** START **

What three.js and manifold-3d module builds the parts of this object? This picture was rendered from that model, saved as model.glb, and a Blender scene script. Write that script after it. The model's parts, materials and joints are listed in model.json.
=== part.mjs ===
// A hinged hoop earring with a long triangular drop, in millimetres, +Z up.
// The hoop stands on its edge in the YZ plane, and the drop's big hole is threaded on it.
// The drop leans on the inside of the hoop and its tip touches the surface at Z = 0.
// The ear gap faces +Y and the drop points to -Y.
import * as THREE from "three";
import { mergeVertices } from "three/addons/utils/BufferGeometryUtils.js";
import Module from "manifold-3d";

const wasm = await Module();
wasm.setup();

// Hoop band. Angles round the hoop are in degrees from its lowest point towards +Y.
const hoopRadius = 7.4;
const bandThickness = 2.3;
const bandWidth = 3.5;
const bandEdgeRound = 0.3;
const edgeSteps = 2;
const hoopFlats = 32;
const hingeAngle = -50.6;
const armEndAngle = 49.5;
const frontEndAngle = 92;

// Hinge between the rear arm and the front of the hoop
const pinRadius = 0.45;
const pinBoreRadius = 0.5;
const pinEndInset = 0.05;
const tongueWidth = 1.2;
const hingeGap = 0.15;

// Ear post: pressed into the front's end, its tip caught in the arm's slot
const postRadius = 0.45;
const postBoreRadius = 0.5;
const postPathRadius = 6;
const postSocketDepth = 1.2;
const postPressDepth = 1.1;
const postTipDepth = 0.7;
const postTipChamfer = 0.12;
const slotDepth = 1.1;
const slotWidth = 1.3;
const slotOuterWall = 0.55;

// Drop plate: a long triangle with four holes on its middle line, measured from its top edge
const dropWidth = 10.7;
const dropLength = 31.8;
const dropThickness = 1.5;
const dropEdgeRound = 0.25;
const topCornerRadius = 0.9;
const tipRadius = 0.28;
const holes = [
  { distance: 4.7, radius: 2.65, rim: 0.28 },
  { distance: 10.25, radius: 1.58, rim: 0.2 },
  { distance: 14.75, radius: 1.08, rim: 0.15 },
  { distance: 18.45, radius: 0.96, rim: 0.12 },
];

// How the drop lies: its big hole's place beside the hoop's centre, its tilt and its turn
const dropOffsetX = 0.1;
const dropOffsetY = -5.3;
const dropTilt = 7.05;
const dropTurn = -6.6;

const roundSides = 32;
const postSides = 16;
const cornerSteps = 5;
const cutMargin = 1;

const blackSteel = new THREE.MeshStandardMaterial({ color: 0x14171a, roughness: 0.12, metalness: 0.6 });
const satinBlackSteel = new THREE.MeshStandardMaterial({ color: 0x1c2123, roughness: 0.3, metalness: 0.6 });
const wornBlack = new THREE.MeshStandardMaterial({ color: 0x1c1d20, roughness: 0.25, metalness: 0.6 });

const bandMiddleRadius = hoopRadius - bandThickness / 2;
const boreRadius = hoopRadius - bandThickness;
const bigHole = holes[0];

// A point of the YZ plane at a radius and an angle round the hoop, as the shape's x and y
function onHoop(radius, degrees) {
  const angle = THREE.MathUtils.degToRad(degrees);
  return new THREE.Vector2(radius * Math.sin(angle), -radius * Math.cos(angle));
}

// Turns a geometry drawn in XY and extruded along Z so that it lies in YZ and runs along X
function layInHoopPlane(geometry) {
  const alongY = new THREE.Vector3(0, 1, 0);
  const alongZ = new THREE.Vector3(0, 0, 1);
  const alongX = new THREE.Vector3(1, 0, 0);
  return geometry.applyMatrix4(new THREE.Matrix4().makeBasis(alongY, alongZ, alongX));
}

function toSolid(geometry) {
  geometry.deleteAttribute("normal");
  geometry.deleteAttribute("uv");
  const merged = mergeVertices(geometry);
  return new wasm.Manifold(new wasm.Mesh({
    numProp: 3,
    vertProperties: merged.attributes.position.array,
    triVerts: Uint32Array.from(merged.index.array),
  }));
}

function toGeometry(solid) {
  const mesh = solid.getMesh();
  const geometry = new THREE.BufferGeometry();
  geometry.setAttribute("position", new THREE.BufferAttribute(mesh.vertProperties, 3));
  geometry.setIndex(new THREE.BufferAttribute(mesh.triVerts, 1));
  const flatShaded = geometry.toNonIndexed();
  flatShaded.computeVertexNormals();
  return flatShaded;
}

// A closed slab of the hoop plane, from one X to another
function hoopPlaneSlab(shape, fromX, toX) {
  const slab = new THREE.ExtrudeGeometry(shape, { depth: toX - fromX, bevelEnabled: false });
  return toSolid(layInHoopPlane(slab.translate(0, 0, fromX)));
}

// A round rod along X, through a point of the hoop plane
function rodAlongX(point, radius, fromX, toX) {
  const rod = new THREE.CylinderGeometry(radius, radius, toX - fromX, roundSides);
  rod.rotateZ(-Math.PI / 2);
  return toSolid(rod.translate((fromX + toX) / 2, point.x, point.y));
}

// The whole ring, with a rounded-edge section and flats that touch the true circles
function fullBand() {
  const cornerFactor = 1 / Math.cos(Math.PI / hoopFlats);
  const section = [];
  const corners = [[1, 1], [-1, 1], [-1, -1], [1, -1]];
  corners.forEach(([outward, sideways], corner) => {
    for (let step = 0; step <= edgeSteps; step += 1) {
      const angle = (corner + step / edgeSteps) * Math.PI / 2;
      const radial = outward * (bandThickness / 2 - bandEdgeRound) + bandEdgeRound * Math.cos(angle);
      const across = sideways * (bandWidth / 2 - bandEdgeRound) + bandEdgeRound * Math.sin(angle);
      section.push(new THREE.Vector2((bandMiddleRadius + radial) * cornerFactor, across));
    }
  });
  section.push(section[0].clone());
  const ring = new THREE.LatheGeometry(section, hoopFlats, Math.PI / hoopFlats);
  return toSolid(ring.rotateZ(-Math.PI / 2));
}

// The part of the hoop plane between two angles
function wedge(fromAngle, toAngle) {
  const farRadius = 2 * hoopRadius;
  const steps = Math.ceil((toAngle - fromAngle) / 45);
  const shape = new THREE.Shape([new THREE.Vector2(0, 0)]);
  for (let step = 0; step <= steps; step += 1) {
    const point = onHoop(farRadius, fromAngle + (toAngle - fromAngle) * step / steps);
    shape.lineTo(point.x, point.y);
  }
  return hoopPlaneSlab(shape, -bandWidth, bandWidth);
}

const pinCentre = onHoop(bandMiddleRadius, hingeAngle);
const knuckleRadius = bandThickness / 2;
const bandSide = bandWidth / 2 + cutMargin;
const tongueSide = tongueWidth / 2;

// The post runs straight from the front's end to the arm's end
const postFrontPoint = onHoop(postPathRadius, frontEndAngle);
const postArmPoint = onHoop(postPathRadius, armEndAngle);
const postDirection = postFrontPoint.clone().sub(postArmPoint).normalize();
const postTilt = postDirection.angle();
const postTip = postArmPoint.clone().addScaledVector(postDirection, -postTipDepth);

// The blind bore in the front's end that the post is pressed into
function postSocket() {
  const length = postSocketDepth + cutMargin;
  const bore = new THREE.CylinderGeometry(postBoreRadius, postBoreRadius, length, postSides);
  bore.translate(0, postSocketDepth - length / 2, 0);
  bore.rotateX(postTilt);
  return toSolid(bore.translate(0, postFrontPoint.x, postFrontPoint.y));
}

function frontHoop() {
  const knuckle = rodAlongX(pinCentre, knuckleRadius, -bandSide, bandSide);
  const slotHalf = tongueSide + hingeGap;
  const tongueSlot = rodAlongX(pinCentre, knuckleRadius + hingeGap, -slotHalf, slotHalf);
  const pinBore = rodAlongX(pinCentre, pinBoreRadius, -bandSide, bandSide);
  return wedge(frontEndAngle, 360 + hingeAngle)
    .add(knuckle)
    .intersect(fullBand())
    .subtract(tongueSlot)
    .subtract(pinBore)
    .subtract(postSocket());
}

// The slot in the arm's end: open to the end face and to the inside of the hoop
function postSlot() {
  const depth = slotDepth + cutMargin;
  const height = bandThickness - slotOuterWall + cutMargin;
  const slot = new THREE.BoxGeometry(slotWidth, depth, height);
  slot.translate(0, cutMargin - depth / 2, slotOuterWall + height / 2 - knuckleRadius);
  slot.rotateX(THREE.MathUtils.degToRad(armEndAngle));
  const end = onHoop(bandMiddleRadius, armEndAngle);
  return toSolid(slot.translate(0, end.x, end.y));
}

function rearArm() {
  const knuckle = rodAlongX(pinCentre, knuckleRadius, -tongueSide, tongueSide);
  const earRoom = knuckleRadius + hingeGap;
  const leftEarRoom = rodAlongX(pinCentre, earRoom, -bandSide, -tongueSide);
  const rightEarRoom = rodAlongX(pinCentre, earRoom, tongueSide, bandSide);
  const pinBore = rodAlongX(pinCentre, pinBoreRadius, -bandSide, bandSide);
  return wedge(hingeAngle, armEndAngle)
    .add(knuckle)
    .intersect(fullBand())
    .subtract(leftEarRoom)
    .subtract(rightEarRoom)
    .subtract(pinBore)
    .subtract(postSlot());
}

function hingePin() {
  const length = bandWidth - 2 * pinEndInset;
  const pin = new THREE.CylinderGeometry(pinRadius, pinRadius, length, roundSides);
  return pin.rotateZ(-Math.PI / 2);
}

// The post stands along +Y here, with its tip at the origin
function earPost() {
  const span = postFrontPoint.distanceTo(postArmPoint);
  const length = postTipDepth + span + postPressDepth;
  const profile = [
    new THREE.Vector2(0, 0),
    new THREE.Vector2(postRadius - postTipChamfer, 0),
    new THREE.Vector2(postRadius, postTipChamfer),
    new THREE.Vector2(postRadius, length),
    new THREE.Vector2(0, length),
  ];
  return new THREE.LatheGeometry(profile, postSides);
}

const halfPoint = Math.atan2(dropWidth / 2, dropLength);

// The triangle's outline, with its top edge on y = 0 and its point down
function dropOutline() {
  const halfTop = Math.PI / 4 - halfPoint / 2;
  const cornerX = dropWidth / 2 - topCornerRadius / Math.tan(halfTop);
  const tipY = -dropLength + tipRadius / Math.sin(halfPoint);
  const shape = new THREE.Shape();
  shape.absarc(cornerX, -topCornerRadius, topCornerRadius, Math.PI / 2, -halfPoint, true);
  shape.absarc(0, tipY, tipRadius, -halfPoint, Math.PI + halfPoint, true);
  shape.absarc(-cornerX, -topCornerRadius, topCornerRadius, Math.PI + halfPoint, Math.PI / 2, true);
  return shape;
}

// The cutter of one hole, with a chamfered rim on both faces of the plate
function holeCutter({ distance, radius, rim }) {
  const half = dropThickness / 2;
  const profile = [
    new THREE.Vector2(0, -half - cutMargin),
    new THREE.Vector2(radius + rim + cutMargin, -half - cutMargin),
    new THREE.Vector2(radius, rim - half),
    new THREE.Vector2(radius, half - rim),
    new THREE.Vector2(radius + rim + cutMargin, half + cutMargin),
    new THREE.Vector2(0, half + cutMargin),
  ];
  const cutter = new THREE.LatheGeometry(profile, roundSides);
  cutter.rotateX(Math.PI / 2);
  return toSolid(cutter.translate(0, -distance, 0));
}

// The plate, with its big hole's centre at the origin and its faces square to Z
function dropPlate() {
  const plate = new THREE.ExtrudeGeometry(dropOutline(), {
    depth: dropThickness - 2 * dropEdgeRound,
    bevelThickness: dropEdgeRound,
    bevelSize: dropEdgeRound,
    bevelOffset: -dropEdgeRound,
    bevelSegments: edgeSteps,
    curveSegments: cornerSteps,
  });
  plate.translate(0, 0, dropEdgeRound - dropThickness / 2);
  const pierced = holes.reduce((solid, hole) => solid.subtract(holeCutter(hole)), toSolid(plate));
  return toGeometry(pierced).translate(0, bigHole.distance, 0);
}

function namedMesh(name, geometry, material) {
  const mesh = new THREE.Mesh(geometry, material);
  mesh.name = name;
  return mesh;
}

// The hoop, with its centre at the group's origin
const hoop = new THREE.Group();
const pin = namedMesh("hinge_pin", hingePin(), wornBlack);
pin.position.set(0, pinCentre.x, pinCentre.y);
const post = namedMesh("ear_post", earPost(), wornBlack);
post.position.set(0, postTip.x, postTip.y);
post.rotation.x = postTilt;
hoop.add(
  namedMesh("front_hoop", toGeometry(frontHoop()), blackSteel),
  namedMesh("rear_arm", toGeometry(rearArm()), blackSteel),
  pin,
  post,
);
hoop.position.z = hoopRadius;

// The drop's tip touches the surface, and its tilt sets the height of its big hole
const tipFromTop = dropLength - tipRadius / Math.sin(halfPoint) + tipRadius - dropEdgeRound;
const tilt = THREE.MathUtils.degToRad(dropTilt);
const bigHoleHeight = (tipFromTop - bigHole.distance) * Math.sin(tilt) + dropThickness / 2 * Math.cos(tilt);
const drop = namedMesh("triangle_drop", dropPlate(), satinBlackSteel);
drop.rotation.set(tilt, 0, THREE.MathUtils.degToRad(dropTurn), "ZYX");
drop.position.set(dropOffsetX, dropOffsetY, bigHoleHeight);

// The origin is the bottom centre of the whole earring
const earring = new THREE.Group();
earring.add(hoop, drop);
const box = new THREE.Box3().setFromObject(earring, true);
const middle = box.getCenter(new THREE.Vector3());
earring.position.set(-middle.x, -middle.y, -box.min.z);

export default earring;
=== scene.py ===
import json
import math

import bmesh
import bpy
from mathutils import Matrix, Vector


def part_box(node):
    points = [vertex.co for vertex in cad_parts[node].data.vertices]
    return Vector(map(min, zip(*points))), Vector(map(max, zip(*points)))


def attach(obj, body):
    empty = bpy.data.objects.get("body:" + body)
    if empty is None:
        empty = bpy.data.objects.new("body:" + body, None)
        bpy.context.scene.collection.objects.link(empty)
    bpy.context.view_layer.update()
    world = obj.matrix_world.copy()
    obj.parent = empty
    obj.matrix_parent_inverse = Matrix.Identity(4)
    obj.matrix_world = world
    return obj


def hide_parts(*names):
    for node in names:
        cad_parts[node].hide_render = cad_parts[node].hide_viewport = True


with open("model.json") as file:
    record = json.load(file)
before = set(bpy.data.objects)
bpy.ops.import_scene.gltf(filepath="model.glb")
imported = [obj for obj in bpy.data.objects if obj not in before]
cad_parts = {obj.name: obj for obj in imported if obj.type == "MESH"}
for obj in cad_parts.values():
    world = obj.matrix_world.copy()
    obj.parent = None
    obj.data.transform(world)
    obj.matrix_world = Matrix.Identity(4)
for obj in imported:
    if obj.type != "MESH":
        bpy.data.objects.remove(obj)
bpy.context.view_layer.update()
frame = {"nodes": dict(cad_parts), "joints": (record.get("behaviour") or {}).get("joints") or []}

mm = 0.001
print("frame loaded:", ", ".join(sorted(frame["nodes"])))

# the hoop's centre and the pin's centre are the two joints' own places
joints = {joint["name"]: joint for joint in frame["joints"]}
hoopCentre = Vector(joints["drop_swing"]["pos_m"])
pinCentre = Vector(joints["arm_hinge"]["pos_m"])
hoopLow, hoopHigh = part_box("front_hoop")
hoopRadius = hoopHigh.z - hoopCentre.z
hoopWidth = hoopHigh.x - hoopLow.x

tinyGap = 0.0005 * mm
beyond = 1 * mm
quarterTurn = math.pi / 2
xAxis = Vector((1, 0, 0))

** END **

Take exactly the lines from the one containing "of its big hole" through the one containing "obj.matrix_parent_inverse = Matrix.Identity(4)" in the data above, and output them with nothing added.

// The drop's tip touches the surface, and its tilt sets the height of its big hole
const tipFromTop = dropLength - tipRadius / Math.sin(halfPoint) + tipRadius - dropEdgeRound;
const tilt = THREE.MathUtils.degToRad(dropTilt);
const bigHoleHeight = (tipFromTop - bigHole.distance) * Math.sin(tilt) + dropThickness / 2 * Math.cos(tilt);
const drop = namedMesh("triangle_drop", dropPlate(), satinBlackSteel);
drop.rotation.set(tilt, 0, THREE.MathUtils.degToRad(dropTurn), "ZYX");
drop.position.set(dropOffsetX, dropOffsetY, bigHoleHeight);

// The origin is the bottom centre of the whole earring
const earring = new THREE.Group();
earring.add(hoop, drop);
const box = new THREE.Box3().setFromObject(earring, true);
const middle = box.getCenter(new THREE.Vector3());
earring.position.set(-middle.x, -middle.y, -box.min.z);

export default earring;
=== scene.py ===
import json
import math

import bmesh
import bpy
from mathutils import Matrix, Vector


def part_box(node):
    points = [vertex.co for vertex in cad_parts[node].data.vertices]
    return Vector(map(min, zip(*points))), Vector(map(max, zip(*points)))


def attach(obj, body):
    empty = bpy.data.objects.get("body:" + body)
    if empty is None:
        empty = bpy.data.objects.new("body:" + body, None)
        bpy.context.scene.collection.objects.link(empty)
    bpy.context.view_layer.update()
    world = obj.matrix_world.copy()
    obj.parent = empty
    obj.matrix_parent_inverse = Matrix.Identity(4)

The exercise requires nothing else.